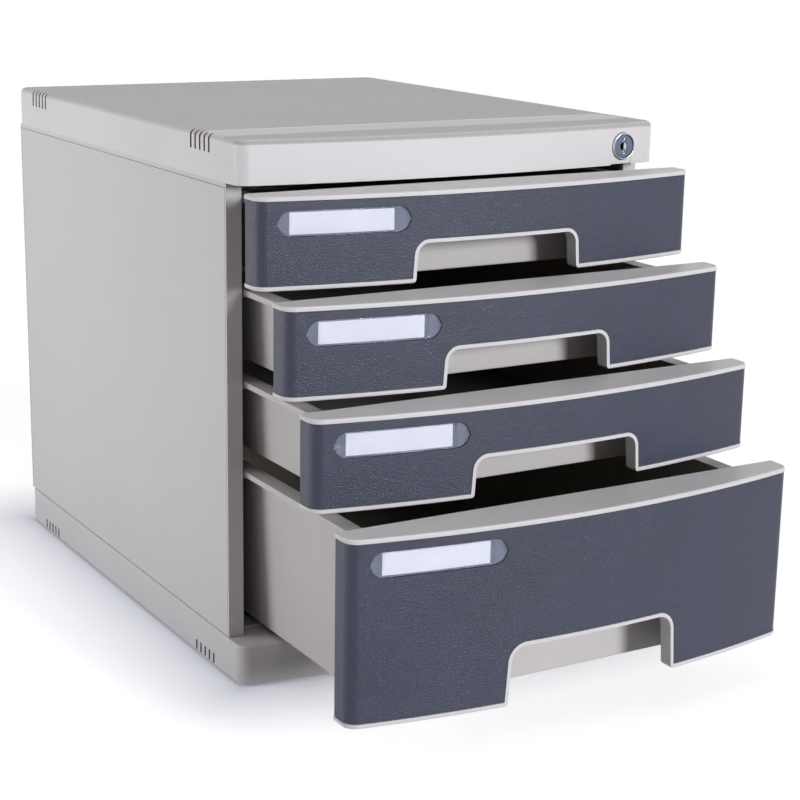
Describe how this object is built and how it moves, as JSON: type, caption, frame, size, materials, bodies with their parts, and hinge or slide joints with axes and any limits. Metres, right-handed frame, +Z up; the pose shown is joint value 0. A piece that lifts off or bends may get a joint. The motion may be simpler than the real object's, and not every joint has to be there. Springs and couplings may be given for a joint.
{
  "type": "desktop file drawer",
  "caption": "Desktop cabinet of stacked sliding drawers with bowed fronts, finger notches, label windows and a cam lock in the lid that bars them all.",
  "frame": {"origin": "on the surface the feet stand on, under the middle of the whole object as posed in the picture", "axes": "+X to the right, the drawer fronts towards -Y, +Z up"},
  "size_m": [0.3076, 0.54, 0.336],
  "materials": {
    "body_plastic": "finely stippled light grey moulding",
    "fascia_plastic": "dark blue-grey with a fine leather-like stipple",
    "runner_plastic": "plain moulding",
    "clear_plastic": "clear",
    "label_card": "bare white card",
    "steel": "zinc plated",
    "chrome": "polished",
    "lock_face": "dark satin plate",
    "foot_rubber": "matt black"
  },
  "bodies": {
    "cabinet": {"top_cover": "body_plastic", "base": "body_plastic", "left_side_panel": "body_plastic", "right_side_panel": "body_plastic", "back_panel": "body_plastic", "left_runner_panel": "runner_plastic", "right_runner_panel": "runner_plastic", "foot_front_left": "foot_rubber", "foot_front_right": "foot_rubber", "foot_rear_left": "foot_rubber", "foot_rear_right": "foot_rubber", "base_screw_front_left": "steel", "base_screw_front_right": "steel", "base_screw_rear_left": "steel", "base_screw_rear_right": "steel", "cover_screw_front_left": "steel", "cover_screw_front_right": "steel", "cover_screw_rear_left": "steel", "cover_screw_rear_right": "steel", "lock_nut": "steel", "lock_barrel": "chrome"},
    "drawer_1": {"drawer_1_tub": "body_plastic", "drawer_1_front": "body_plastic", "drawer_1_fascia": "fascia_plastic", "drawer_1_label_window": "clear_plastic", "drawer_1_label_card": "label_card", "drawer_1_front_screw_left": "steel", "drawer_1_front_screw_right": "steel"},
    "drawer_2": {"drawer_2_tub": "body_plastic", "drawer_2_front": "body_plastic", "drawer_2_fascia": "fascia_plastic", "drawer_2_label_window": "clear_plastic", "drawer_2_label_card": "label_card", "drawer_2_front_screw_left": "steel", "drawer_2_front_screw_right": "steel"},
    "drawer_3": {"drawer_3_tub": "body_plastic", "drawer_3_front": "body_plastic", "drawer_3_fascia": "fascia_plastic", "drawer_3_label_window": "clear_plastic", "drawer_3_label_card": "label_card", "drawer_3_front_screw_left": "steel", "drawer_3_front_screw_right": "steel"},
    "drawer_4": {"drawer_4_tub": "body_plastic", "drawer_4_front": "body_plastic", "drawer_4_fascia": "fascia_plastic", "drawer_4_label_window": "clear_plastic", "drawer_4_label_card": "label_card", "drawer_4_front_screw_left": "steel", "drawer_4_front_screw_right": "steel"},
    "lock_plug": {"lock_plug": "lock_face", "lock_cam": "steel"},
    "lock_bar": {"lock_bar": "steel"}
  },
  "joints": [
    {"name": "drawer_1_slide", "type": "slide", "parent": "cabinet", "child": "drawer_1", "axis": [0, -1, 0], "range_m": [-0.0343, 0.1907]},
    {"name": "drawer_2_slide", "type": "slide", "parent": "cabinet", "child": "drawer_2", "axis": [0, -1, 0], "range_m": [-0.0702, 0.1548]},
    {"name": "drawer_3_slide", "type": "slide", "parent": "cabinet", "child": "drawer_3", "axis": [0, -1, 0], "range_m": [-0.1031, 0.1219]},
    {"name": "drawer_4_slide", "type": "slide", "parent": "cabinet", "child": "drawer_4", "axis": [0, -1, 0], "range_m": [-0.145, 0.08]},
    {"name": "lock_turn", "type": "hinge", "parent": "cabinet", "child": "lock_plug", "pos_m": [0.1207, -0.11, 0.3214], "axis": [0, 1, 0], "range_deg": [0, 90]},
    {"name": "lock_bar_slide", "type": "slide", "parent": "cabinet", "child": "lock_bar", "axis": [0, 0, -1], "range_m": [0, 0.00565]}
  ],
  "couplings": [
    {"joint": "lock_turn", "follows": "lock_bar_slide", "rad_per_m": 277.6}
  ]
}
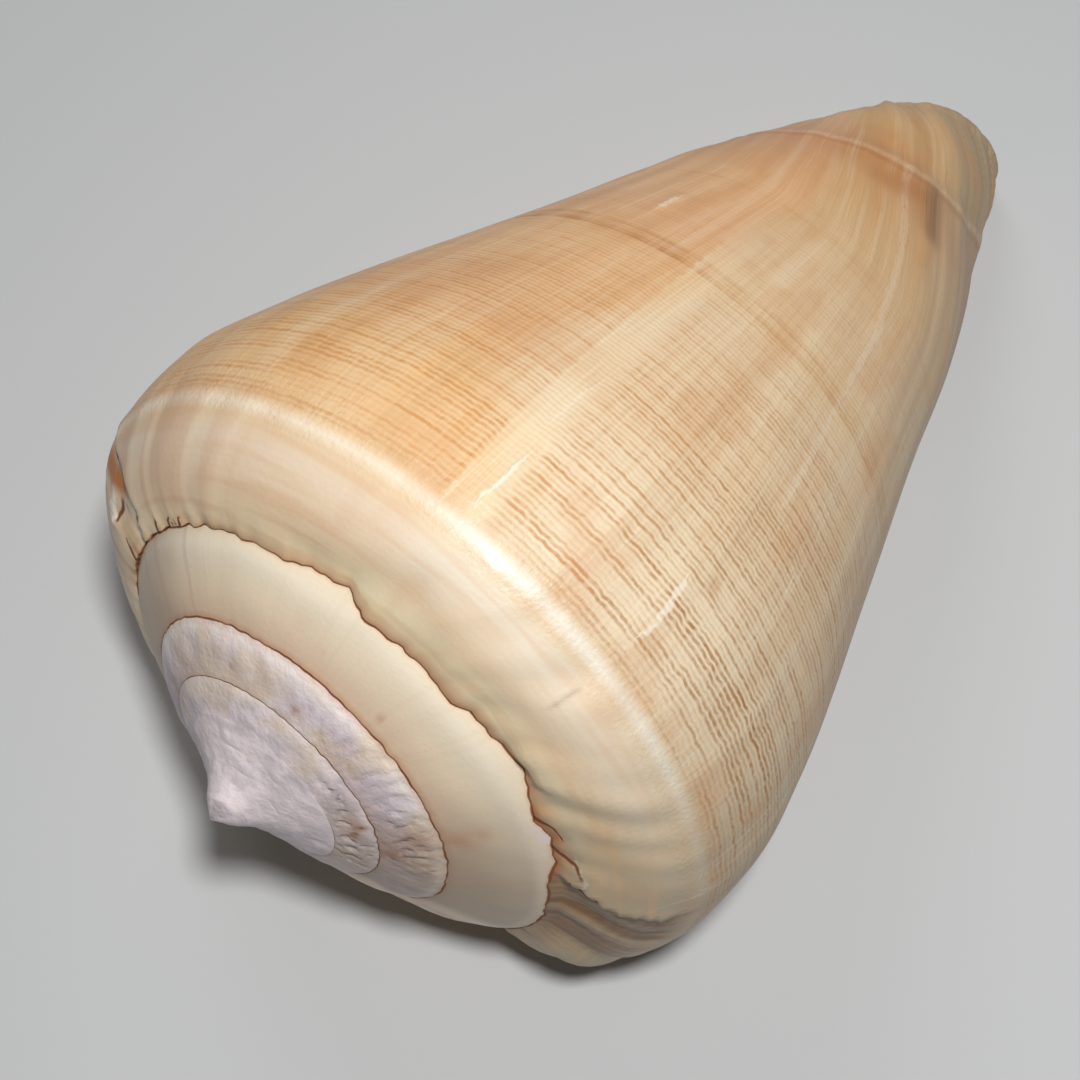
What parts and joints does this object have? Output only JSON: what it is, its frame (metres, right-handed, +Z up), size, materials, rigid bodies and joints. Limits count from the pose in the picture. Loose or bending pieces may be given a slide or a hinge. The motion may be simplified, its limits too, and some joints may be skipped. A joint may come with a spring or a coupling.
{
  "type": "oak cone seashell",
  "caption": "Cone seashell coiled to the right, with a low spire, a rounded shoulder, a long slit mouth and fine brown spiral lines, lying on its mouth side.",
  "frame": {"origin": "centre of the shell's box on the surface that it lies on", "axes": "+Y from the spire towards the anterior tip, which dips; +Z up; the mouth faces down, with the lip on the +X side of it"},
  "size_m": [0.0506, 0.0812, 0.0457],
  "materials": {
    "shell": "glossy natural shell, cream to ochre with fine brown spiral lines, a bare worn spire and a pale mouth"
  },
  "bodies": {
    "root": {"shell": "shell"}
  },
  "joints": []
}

· · · · ·

◆ JOB ◆
Beginning at the line that contains "What parts and", retype each line of the listing up to and including the last one, exactly as it stands, and nothing else.

◆ RESPONSE ◆
What parts and joints does this object have? Output only JSON: what it is, its frame (metres, right-handed, +Z up), size, materials, rigid bodies and joints. Limits count from the pose in the picture. Loose or bending pieces may be given a slide or a hinge. The motion may be simplified, its limits too, and some joints may be skipped. A joint may come with a spring or a coupling.
{
  "type": "oak cone seashell",
  "caption": "Cone seashell coiled to the right, with a low spire, a rounded shoulder, a long slit mouth and fine brown spiral lines, lying on its mouth side.",
  "frame": {"origin": "centre of the shell's box on the surface that it lies on", "axes": "+Y from the spire towards the anterior tip, which dips; +Z up; the mouth faces down, with the lip on the +X side of it"},
  "size_m": [0.0506, 0.0812, 0.0457],
  "materials": {
    "shell": "glossy natural shell, cream to ochre with fine brown spiral lines, a bare worn spire and a pale mouth"
  },
  "bodies": {
    "root": {"shell": "shell"}
  },
  "joints": []
}